2017年1月2日月曜日

スターリングラード大進撃 ヒトラーの蒼き野望

スターリングラード大進撃 ヒトラーの蒼き野望
Doroga na Berlink
2015年 ロシア 82分
監督:セルゲイ・ポポフ

1942年、前線で任務放棄をした伝令将校オガリュコフ中尉は前線部隊の軍法会議で死刑を宣告されて監禁され、オガリュコフの見張りを命じられたアジア系の衛兵ズルバエフは司令部の承認を得るまでは死刑を執行してはならない、という指示を野戦軍法会議の書記から受け、そこへ現れたドイツ軍の攻撃でロシア軍の前線は崩壊、ズルバエフはオガリュコフを引っ張り出して戦場から脱出し、司令部の承認を得るために一人でオガリュコフを護送していくとやがてロシア軍部隊と遭遇、オガリュコフとズルバエフを戦力に加えた部隊はドイツ軍の包囲を突破し、その際の戦功によってオガリュコフとズルバエフは新聞の取材を受けるが、部隊から離れるとズルバエフは再びオガリュコフの護送に戻り、二人で黙々と歩き続ける。 
モスフィルム製作で原題は『ベルリンへの道』(戦中に作曲されたロシア製ジャズのタイトルらしい)。
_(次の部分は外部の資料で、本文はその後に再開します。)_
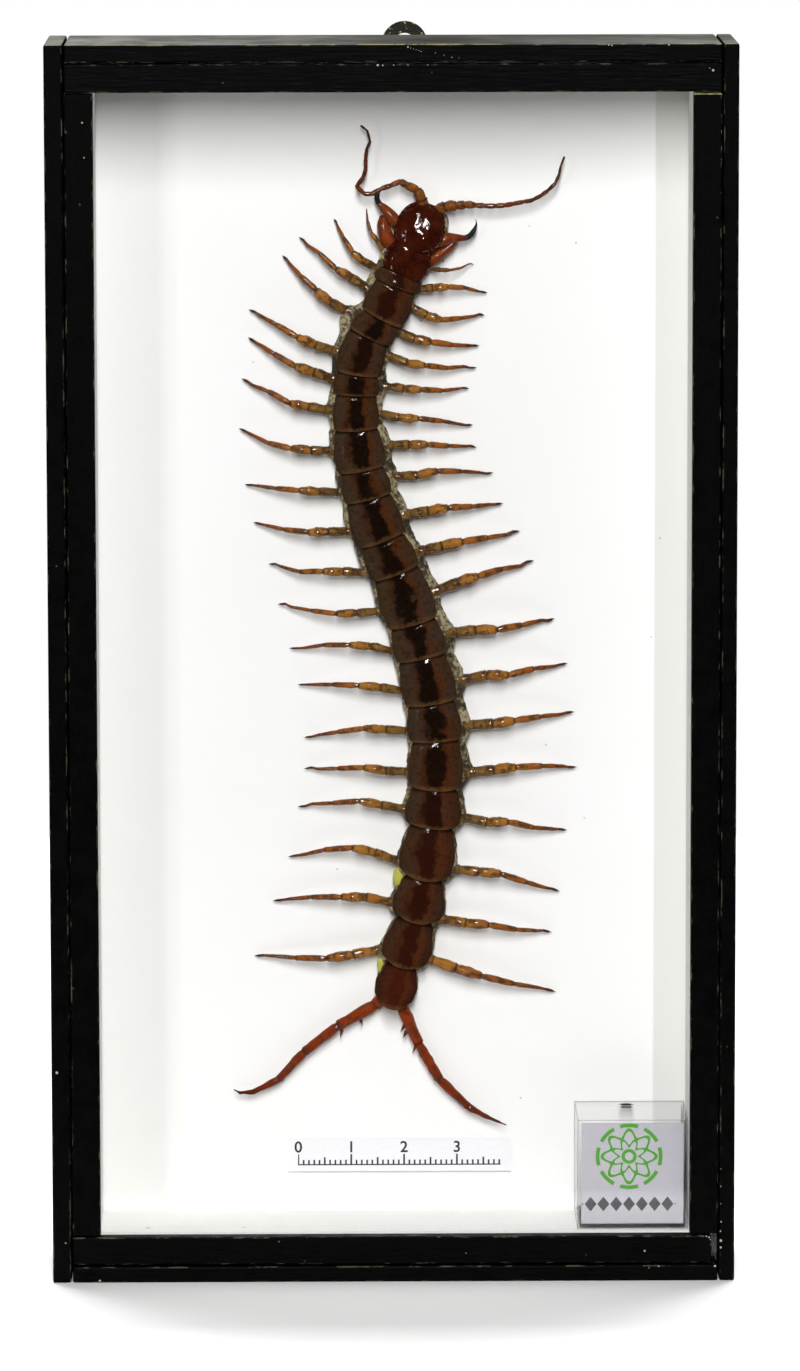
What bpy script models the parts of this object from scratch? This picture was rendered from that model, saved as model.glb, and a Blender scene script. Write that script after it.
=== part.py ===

舞台はウクライナだと思われるが、DVDの邦題にあるスターリングラードはスの字も出てこない。短編小説をそのまま映画にしたような小品だが、忍耐強くてぶれのない演出で見ごたえのある映画になっている。美術が非常によくできていて、ロシア軍兵士のウェザリングがいかにもそれらしいし、民間人も含めて全員が汚らしくて戦争やつれしているところもそれらしい。冒頭でKV2戦車、T-34が登場し、ほかにロシア軍の河川舟艇輸送車、怪しげな四号戦車、残骸になった三号戦車などが登場する。戦闘シーンは派手さはないがまじめに作られており、戦場での死体回収作業といった珍しい風景も登場する。